- **Set problem**
Using the data below, repeat all of it precisely.

- **Source data**

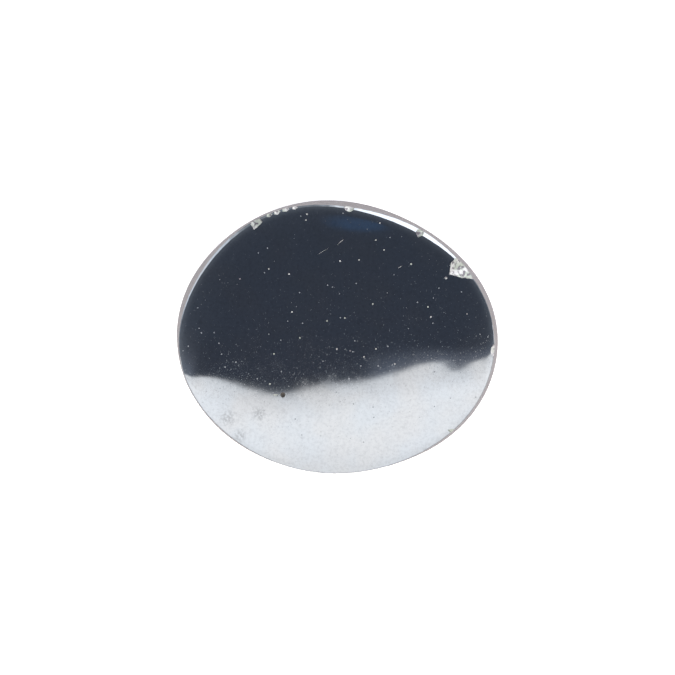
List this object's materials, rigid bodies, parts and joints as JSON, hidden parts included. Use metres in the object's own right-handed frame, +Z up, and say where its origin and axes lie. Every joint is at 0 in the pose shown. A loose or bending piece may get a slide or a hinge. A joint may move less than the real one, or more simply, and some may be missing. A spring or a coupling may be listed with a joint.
{
  "type": "hematite cabochon",
  "caption": "Oval flat-topped stone of hematite with a mirror-polished face, a narrow edge facet, a ground wall and a chipped rim, lying on its flat back.",
  "frame": {"origin": "on the surface that the stone rests on, at the middle of its flat back", "axes": "+Z up out of the polished face, X along the long axis of the oval, Y along the short axis"},
  "size_m": [0.012, 0.0101, 0.003],
  "materials": {
    "hematite": "mirror polished, dark steel grey; ground wall and back"
  },
  "bodies": {
    "root": {"hematite_stone": "hematite"}
  },
  "joints": []
}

- **Expected output**
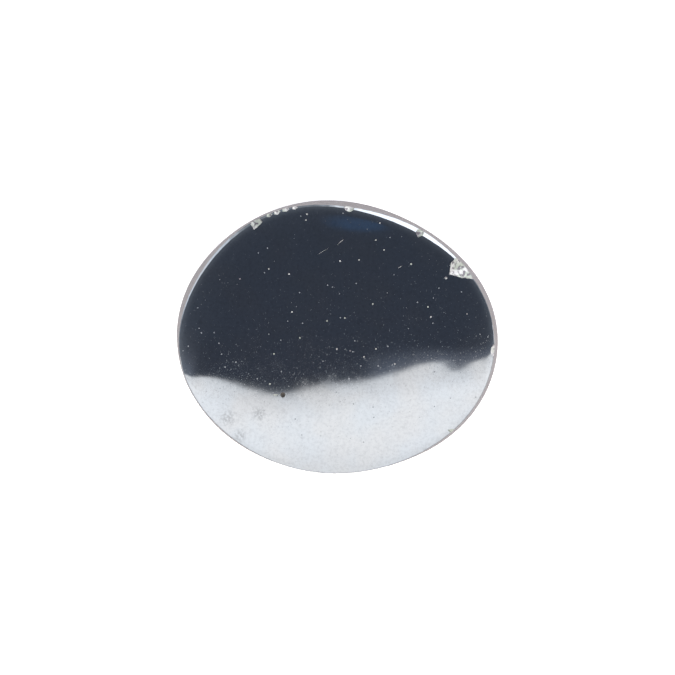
List this object's materials, rigid bodies, parts and joints as JSON, hidden parts included. Use metres in the object's own right-handed frame, +Z up, and say where its origin and axes lie. Every joint is at 0 in the pose shown. A loose or bending piece may get a slide or a hinge. A joint may move less than the real one, or more simply, and some may be missing. A spring or a coupling may be listed with a joint.
{
  "type": "hematite cabochon",
  "caption": "Oval flat-topped stone of hematite with a mirror-polished face, a narrow edge facet, a ground wall and a chipped rim, lying on its flat back.",
  "frame": {"origin": "on the surface that the stone rests on, at the middle of its flat back", "axes": "+Z up out of the polished face, X along the long axis of the oval, Y along the short axis"},
  "size_m": [0.012, 0.0101, 0.003],
  "materials": {
    "hematite": "mirror polished, dark steel grey; ground wall and back"
  },
  "bodies": {
    "root": {"hematite_stone": "hematite"}
  },
  "joints": []
}